Five years ago I quit my government job.
It wasn’t an easy decision, but in so many ways the choice felt completely right.
One of those ways wasn’t the way my mind felt.
That first year of not going to work each morning my mind continually pestered me with questions such as, ‘What is wrong with you that you can’t work a nine to five like everyone else?’ My mind continually harassed me wanting to know why I was so flawed that I couldn’t even do the conventional go to work, get paid, spend money lifestyle that everyone else around me seemed to be doing.
However, over time, as my spirit started to feel stronger from following my own daily rhythm, I found that when my mind started to criticize my choice to leave my job I was able to start asking my mind questions back such as, “Does the conventional lifestyle work for anyone? Are people really happy and healthy in this go to work every day lifestyle? Is the planet as a whole happy and healthy with this get a job and get paid at any expense way of living?”
My mind couldn’t lie to me.
It answered no.
And the daily mental criticisms over my choice to quit my job went silent, and this is when I knew for sure that the conventional North American lifestyle was not one I was ever going to emulate.
The unwinding of being obsessed with being productive has been a gradual untangling for me. Little by little I wean myself off pushing too hard, creating an over-busy schedule and being addicted to feeling overwhelmed.
I start to see that these ways of being don’t have to be a normal part of being alive for me, and truthfully for anyone else, as well.
Instead we can make a different choice.
We can choose self-care.
Self-care is starting to become a way a life for me, and what I am seeing is that self-care isn’t something we can talk about, read about or watch videos about and expect to experience any improvement in our lives.
Self-care is something we need to do. A way we need to live.
This is why I couldn’t have been happier yesterday evening when a student in my Mindfulness Meditation class walked out of the yoga studio mid-class.
She was tired.
While meditating this student realized that what her body needed was to go to sleep.
So she went home to do just that.
And not only did she help herself by choosing rest over the socially acceptable choice of staying in a class she signed up for, she helped others too, by being a self-care role model.
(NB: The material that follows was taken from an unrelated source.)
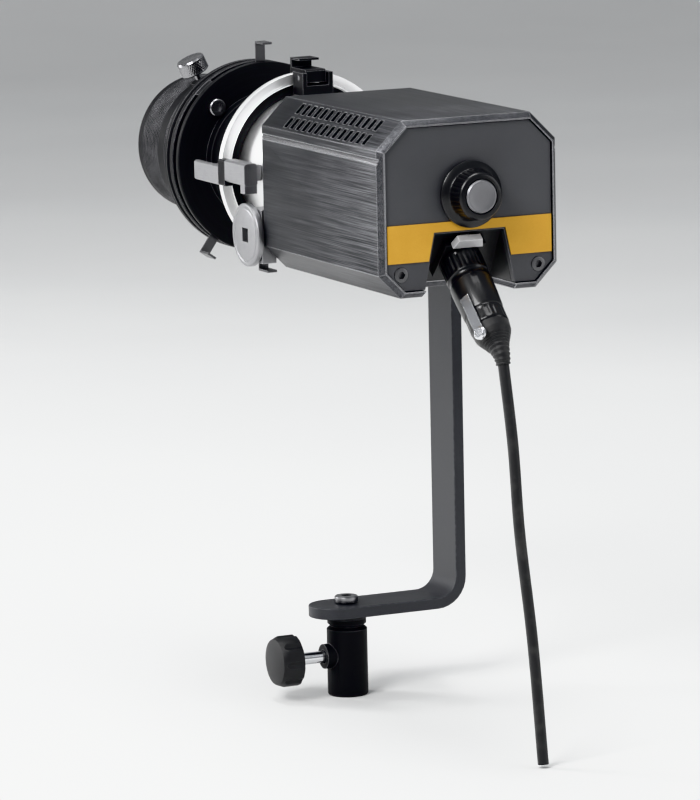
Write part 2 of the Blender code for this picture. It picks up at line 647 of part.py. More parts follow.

This student knew very well that we were all watching her, and she left the class anyways. She admitted to herself, and to all of us that she was tired, and then she left to go take care of her need.
I couldn’t have been prouder.
Sometimes it can be hard to accept that people are watching us, that our actions have an impact on the future decisions the people we meet each day are going to make.
But they do.
Each of us lives surrounded in community, and the choices we make have a deep impact on the choices other people around us make.
Unfortunately, for most people (me included) our self-esteems are intricately intertwined with a sense of needing to be productive, wanting to get stuff done and feeling it is imperative to our identity to show the world what we are made of.
This usually plays out with each of us trying to do more by pushing ourselves harder, even if this means becoming exhausted and overwhelmed.
We can often think that admitting to others that we need to take time to care for ourselves makes us look selfish, lazy or needy. However, I would like to suggest that demonstrating to others how we care for ourselves in loving ways is actually an act of generosity.
When we leave work early because we need extra rest, we show our colleagues that they too can make their own health a priority, and when we demonstrate to our kids that we are going for a needed walk to unwind, we role model the upkeep of a healthy mind and body.
Our choices have impact beyond our own lives, and showing up for ourselves in healthy ways is one of the best ways we can improve the global community.
In my experience increasing my own self-care has helped my compassion grow and my ability to love increase.
From a place of feeling rested and calm, I find myself more able to show up for others in a relaxed, restored and trusting manner. What could be less lazy or selfish then that?